Originally: U.N. seeking more specialized troops or police for Haiti mission
The United Nations is seeking specialized troops or police for Haiti who could launch complex missions such as late-night raids in dense civilian areas, the top U.N. peacekeeping official said Thursday.
Jean-Marie Guehenno, the undersecretary-general for peacekeeping, briefed the U.N. Security Council about the security challenges in the Haiti mission, one of the most difficult the United Nations now face.
Peacekeepers have focused in recent weeks on rooting out politically aligned gangs in Port-au-Prince slums, and in one recent raid, some slum residents said at least nine civilians were killed in crossfire.

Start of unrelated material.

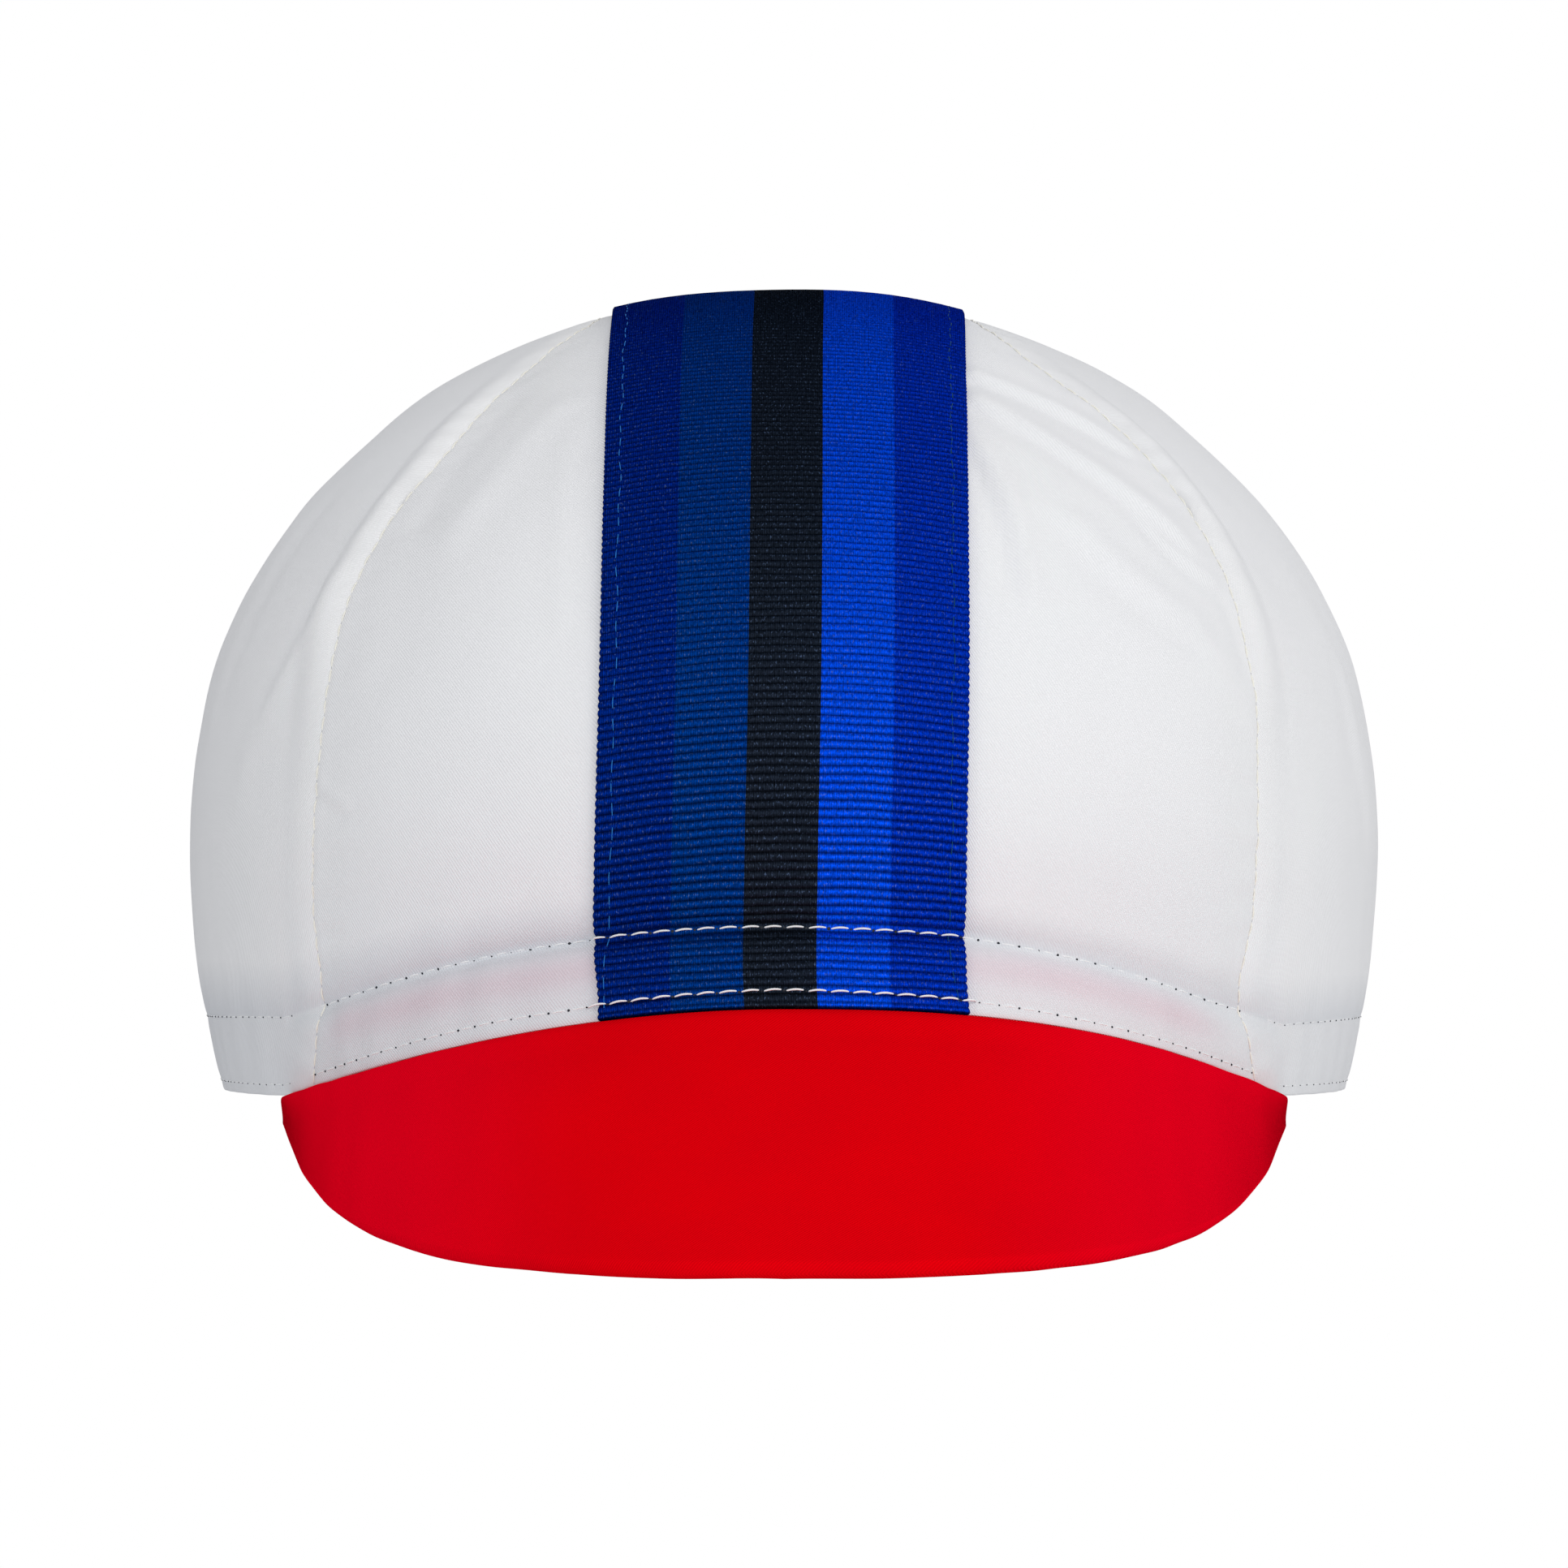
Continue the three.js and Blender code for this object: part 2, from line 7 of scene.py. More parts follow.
import bpy
import numpy as np
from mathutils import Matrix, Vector


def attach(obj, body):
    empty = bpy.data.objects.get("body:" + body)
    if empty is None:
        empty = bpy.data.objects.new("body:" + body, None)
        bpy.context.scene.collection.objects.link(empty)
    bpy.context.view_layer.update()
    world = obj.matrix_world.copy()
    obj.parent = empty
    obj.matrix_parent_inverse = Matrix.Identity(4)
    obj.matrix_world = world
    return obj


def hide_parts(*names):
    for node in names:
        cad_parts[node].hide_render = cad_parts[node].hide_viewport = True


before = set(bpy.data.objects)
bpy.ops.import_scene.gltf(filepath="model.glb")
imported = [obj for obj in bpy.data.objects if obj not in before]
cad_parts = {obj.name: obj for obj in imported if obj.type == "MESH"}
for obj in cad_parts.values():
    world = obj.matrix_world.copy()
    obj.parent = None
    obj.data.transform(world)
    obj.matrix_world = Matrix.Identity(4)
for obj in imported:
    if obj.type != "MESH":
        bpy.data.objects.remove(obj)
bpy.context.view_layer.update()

# The view: a long lens, level with the middle of the crown and straight in front of it. The cap hangs well
# above a pale round floor, because on the real thing the head holds it up.
VIEW_DISTANCE = 1.5
VIEW_HEIGHT = 0.0427
VIEW_LENS = 248.2
SENSOR = 36
FLOOR_HEIGHT = -0.45
FLOOR_RADIUS = 4.2
FLOOR_SIDES = 96
FLOOR_COLOUR = (0.8, 0.8, 0.8, 1)
FLOOR_GRAIN = {"scale": 3.0, "depth": 0.02}
FLOOR_ROUGHNESS = 0.9

camera = bpy.data.objects.new("camera", bpy.data.cameras.new("camera"))
camera.data.sensor_width = SENSOR
camera.data.lens = VIEW_LENS
camera.location = (0, -VIEW_DISTANCE, VIEW_HEIGHT)
camera.rotation_euler = (math.pi / 2, 0, 0)
bpy.context.scene.collection.objects.link(camera)
bpy.context.scene.camera = camera
bpy.context.scene.view_settings.view_transform = "Standard"


def add_node(tree, kind, inputs=(), **settings):
    """A shader node with its settings. An input is a number or colour, or another node's output."""
    node = tree.nodes.new(kind)
    for name, value in settings.items():
        setattr(node, name, value)
    for name, value in dict(inputs).items():
        if isinstance(value, bpy.types.NodeSocket):
            tree.links.new(value, node.inputs[name])
        else:
            node.inputs[name].default_value = value
    return node


def math_node(tree, operation, first, second=0.0, third=0.0):
    """The result of one sum on outputs or numbers."""
    return add_node(tree, "ShaderNodeMath", {0: first, 1: second, 2: third}, operation=operation).outputs[0]


def new_material(name):
    """An empty node material and its tree."""
    material = bpy.data.materials.new(name)
    material.use_nodes = True
    material.node_tree.nodes.clear()
    return material, material.node_tree


def finish_material(tree, shader):
    """Joins the shader to the material's output."""
    add_node(tree, "ShaderNodeOutputMaterial", {"Surface": shader.outputs[0]})


def pale_floor():
    """Matte pale paint: its colour times 1, give or take half the grain's depth."""
    material, tree = new_material("pale_floor")
    place = add_node(tree, "ShaderNodeTexCoord").outputs["Object"]
    grain = add_node(tree, "ShaderNodeTexNoise", {"Vector": place, "Scale": FLOOR_GRAIN["scale"]})
    depth = FLOOR_GRAIN["depth"]
    tone = math_node(tree, "MULTIPLY_ADD", grain.outputs["Fac"], depth, 1 - depth / 2)
    colour = add_node(tree, "ShaderNodeHueSaturation", {"Color": FLOOR_COLOUR, "Value": tone})
    finish_material(tree, add_node(tree, "ShaderNodeBsdfPrincipled", {
        "Base Color": colour.outputs["Color"], "Roughness": FLOOR_ROUGHNESS}))
    return material


def studio_floor():
    """A round flat floor that ends below the view."""
    turn = 2 * math.pi * np.arange(FLOOR_SIDES) / FLOOR_SIDES
    rim = np.stack([FLOOR_RADIUS * np.cos(turn), FLOOR_RADIUS * np.sin(turn), 0 * turn + FLOOR_HEIGHT], -1)
    mesh = bpy.data.meshes.new("studio_floor")
    mesh.from_pydata(rim.tolist(), [], [list(range(FLOOR_SIDES))])
    mesh.materials.append(pale_floor())
    floor = bpy.data.objects.new("studio_floor", mesh)
    bpy.context.scene.collection.objects.link(floor)
    return floor


studio_floor()

# The light is soft: a broad key from the front and the right, a weaker fill on the left, and a pale sky
# all round, which stands as plain white behind the cap.
SKY = (0.96, 0.98, 1.0, 1)
SKY_STRENGTH = 0.4
AIM = Vector((0, 0, 0.05))
LAMPS = {
    "key_light": {"place": (1.2, -1.5, 0.6), "size": 0.9, "power": 8.1, "colour": (1, 0.99, 0.975)},
    "side_light": {"place": (1.9, -0.5, 0.6), "size": 1.0, "power": 6.9, "colour": (1, 1, 1)},
    "fill_light": {"place": (-1.5, -1.3, 0.5), "size": 1.2, "power": 8.0, "colour": (0.985, 0.99, 1)},
    "front_light": {"place": (0, -2.2, 0.35), "size": 1.0, "power": 10.0, "colour": (1, 1, 1)},
    "top_light": {"place": (0.1, 0.2, 1.9), "size": 1.0, "power": 7.4, "colour": (1, 1, 1)},
}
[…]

But Guehenno said the forces on the ground aren’t trained for that kind of work.
“I have to acknowledge the forces we have do not have the kind of very specialized capacity … that makes absolutely sure that there will be zero civilian casualties in a densely populated environment,” he said.
Guehenno said he envisioned forces–either military or police–that could arrest a gang leader “in the thick of the night, in a couple of minutes.” He compared the ideal forces to tactical units or Special Weapons and Tactics, or SWAT, teams.
In June, U.N. Secretary-General Kofi Annan suggested to U.S. Secretary of State Condoleezza Rice that he might call on France or Canada to send such forces. The problem is that the United Nations would want the specialized forces to speak French, Haiti’s official language.
Canada later said it would not be able to meet any such request.
Guehenno, who is French, said he had no commitments yet. He would not say if he had appealed to France himself for the forces.
“The countries that might provide that kind of resource, they are all looking at each other at the moment, and all looking at the situation in Haiti,” he said.